I’ll send you the necessary materials, and we can work behind the scenes to incorporate your character into the narrative….
Geeks ahoy!
Volunteering to take care of the unmet sexual needs of women who find themselves neglected as a by-product of this heathenish behavior.
“Honey, you wanna..?”
“Shh, I’m working on my wizard’s backstory!”
1-800-TRACHEA
I have an inside scoop on this game. It is a female dominated group AND all these women are very attractive.
So you better start writing your back-story, Deep Trachea, because the phone isn’t going to be ringing…
I know that none of you will be able to believe this, but I was an AD&D geek for many of my formative years.
I still have my pewter miniatures, dice, and ALL of the 1st edition AD&D hardcover books (plus many Forgotten Realms and Dragonlance extras).
To say that I’m jealous of this gaming group would be an understatement. My jealousy is +4.
Kevin, you are not alone. My hope is that all game-related jealousy can be relieved within a year’s time, as satellite gaming groups form and local-biz sponsored conventions and gaming parties crop up throughout our fair city.

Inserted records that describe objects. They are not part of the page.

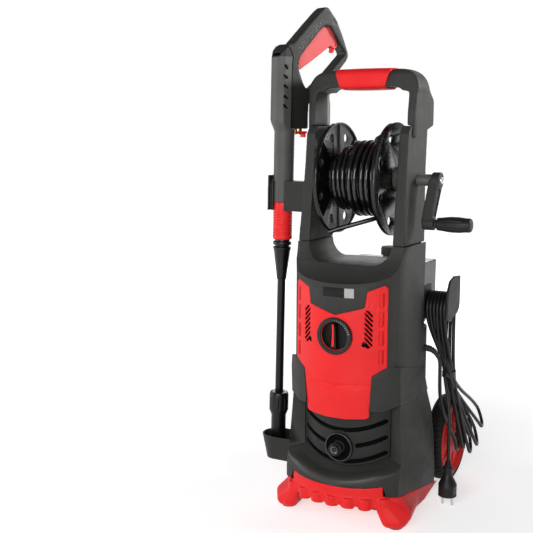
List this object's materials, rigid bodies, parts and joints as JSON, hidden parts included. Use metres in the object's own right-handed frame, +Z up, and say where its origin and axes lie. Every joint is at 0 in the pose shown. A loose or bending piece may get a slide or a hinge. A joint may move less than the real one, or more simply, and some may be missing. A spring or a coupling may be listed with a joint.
{
  "type": "pressure washer",
  "caption": "Upright electric pressure washer with hose reel and crank, trigger gun and lance in a side clip, transport wheels, rear detergent tank, cord hook and hanging mains lead.",
  "frame": {"origin": "middle of the base at the level of the floor; the base's underside is 4 mm above it", "axes": "+Z up, +X towards the crank and the mains lead, -Y towards the front with the red panel"},
  "size_m": [0.425, 0.442, 0.9783],
  "materials": {
    "black_case": "fine grained moulding",
    "black_trim": "satin",
    "black_reel": "semi gloss",
    "grey_trim": "satin",
    "red_plastic": "semi gloss",
    "tank_plastic": "translucent blow moulding",
    "black_tube": "powder coat",
    "rubber": "matt",
    "hose": "glossy",
    "tyre": "matt",
    "steel": "turned",
    "motor_iron": "laminated",
    "pump_alloy": "die cast",
    "brass": "turned"
  },
  "bodies": {
    "case": {"base_tray": "red_plastic", "foot_pads": "rubber", "front_housing": "black_case", "rear_housing": "black_case", "front_panel": "red_plastic", "badge_plate": "black_trim", "knob_bezel": "black_trim", "lower_grille": "black_case", "water_inlet": "black_case", "inlet_filter": "steel", "left_column": "black_case", "right_column": "black_case", "handle_bow": "black_case", "handle_grip": "red_plastic", "wheel_axle": "steel", "axle_caps": "black_case", "detergent_tank": "tank_plastic", "cord_hook": "black_case", "gun_bracket": "black_case", "lance_cup": "black_case", "motor_stator": "motor_iron", "pump_body": "pump_alloy", "pump_head": "brass", "pressure_pipe": "steel", "power_switch": "black_trim", "cord_gland": "rubber", "cord_tube": "rubber", "cord_hank": "rubber", "plug_body": "black_trim", "plug_pins": "steel", "screws": "steel"},
    "wheel_left": {"left_tyre": "tyre", "left_wheel": "red_plastic"},
    "wheel_right": {"right_tyre": "tyre", "right_wheel": "red_plastic"},
    "reel": {"reel_drum": "black_reel", "left_flange": "black_reel", "right_flange": "black_reel", "reel_axle": "grey_trim", "hose_winding": "hose", "hose_end": "black_trim", "crank_arm": "black_trim", "crank_bolt": "steel"},
    "crank_handle": {"crank_grip": "black_trim"},
    "knob": {"power_knob": "black_trim", "knob_pointer": "red_plastic"},
    "gun": {"gun_shell_left": "black_trim", "gun_shell_right": "black_trim", "barrel_cover": "grey_trim", "trigger_pin": "steel", "gun_valve": "brass", "lance_sleeve": "red_plastic", "lance_collar": "black_trim", "lance_tube": "black_tube"},
    "gun_trigger": {"trigger": "red_plastic"},
    "latch": {"safety_latch": "red_plastic"},
    "nozzle": {"nozzle_head": "black_trim"},
    "clip": {"hose_clip": "red_plastic"},
    "cap": {"tank_cap": "black_case"},
    "rotor": {"motor_rotor": "steel"}
  },
  "joints": [
    {"name": "wheel_left_spin", "type": "hinge", "parent": "case", "child": "wheel_left", "pos_m": [0, 0.115, 0.09], "axis": [1, 0, 0], "continuous": true},
    {"name": "wheel_right_spin", "type": "hinge", "parent": "case", "child": "wheel_right", "pos_m": [0, 0.115, 0.09], "axis": [1, 0, 0], "continuous": true},
    {"name": "reel_spin", "type": "hinge", "parent": "case", "child": "reel", "pos_m": [0, -0.085, 0.645], "axis": [1, 0, 0], "continuous": true},
    {"name": "crank_handle_spin", "type": "hinge", "parent": "reel", "child": "crank_handle", "pos_m": [0.18, -0.1076, 0.56618], "axis": [1, 0, 0], "continuous": true},
    {"name": "knob_turn", "type": "hinge", "parent": "case", "child": "knob", "pos_m": [0, -0.22, 0.361], "axis": [0, 1, 0], "range_deg": [0, 90]},
    {"name": "gun_lift", "type": "slide", "parent": "case", "child": "gun", "axis": [0.0209, 0, 0.9998], "range_m": [0, 0.05]},
    {"name": "trigger_pull", "type": "hinge", "parent": "gun", "child": "gun_trigger", "pos_m": [-0.15045, -0.09927, 0.86566], "axis": [0.9133, -0.4067, -0.0191], "range_deg": [0, 6], "stiffness_Nm_per_rad": 0.4, "springref_deg": -8.59},
    {"name": "latch_turn", "type": "hinge", "parent": "gun_trigger", "child": "latch", "pos_m": [-0.1104, -0.01111, 0.90382], "axis": [0.9133, -0.4067, -0.0191], "range_deg": [0, 60]},
    {"name": "nozzle_turn", "type": "hinge", "parent": "gun", "child": "nozzle", "pos_m": [-0.17395, -0.118, 0.14199], "axis": [0.0209, 0, 0.9998], "range_deg": [0, 90]},
    {"name": "clip_pull", "type": "slide", "parent": "gun", "child": "clip", "axis": [0.4066, 0.9135, -0.0085], "range_m": [0, 0.005]},
    {"name": "cap_turn", "type": "hinge", "parent": "case", "child": "cap", "pos_m": [-0.003, 0.06, 0.48], "axis": [0, 0, 1], "range_deg": [0, 360]},
    {"name": "rotor_spin", "type": "hinge", "parent": "case", "child": "rotor", "pos_m": [0, -0.084, 0.2], "axis": [0, 0, 1], "continuous": true}
  ]
}
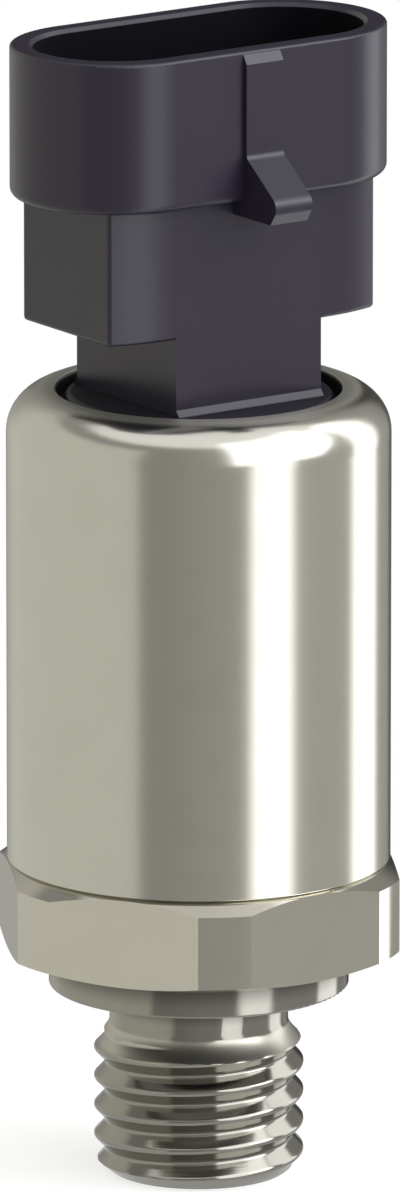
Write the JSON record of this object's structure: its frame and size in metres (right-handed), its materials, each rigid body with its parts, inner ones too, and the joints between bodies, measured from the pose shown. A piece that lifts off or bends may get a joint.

There needs to be a grass-roots alternative to Gen Con (which is held in Indianapolis of all places) that is about players playing games, not corporations like Hasbro stroking off for four straight days. Don’t ask me how all of this will work, because I really don’t know, and I really don’t care. It’s important enough just to dream big — but start small.
DT: the days of little boys with wooden swords traipsing about a Tolkien-inspired Puritan Candy Land are far from over, but what successful TV shows like Battlestar Galactica have proven is that sci-fi/fantasy can be, and must be, more than that if the genre is to survive into the 21st century. Robert E. Howard will always be my greatest inspiration, because there’s essentially nothing wrong with the male desire to smash skulls and spray blood all over the dungeon wall, but the feminine imagination, when allowed to flourish amidst the carnage, clearly brings a depth to narrative development that no male can match. Imagine if Arnold Schwarzenegger had starred in a film adaptation of Willa Cather’s My Antonia set on the planet Venus (and the townsfolk are all horned ape-men), and you get a small taste of the glorious insanity of it all.
As a minimum we should be able to raise the level of the narrative from what it was when we were in junior high school, and a fantasy RPG when played right works more as interactive fiction than it does as a contest to see who knows how many hit points an Umber Hulk has. (63, suckas!)
That, and the fact that I’m a dwarve named Rufus who has 3 hot elf/half-elf chicks as his traveling companions kind of takes some of the dork out of it.
It’s Charlie’s Angels, Medieval style.
Better start writing your back-story, DT, if you wanna get in on the hot Elf chick action!
“Charlie’s Angels, Medieval style”…… Love it!